Like so many Indigenous youth in these times, The Mayan youth of southern Belize are losing touch with the cultural traditions that have maintained their people over millennia. The pernicious encroachment of industrialized culture, especially digital culture – even for those from communities with little access to the internet – is slowing eroding the transmission of traditional stories – and most importantly, the songs of the ancestors.
This project aims to recuperate this knowledge and rekindle the interest of Mayan youth in their own music. In the summer of 2017, when Crique Sarco village hosted the launch and celebration of the Maya Lands Registry, a village elder pulled out his Maya harp and another his family marimba for the first time in a decade or longer. What they saw gave them much joy: the children were hanging around these instruments with fascination, many of them asking to play.

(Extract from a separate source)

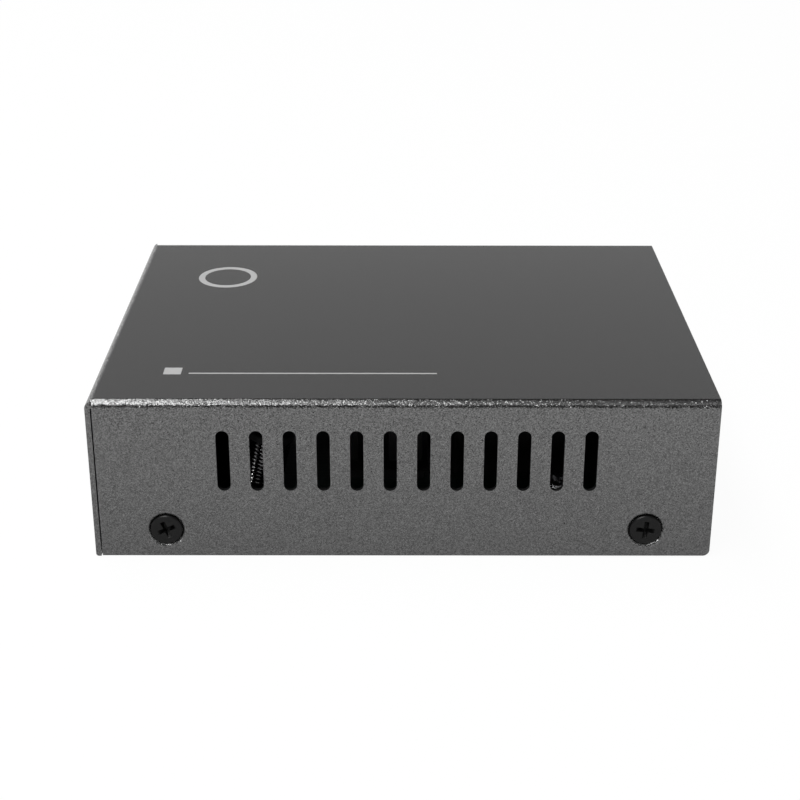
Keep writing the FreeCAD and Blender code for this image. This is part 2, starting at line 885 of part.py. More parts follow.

This project will also revive two other important Mayan cultural traditions: how to make Koxtal bags and weave baskets using forest material in designs specific to this region. Incorporating these Mayan culture classes into the regular school week will begin to ‘balance’ out the state education with its emphasis on Belizean nationalism.
Following 36 weeks of classes, the youth will showcase their new skills, new songs and knowledge with a celebratory concert and an exhibition of what they have created.
Ancestral songs are the memory of a culture. In a village that has fought for its ancestral land and protected it from oil drilling, Mayan youth will learn how to play their traditional instruments and come away humming songs once handed down generation to generation.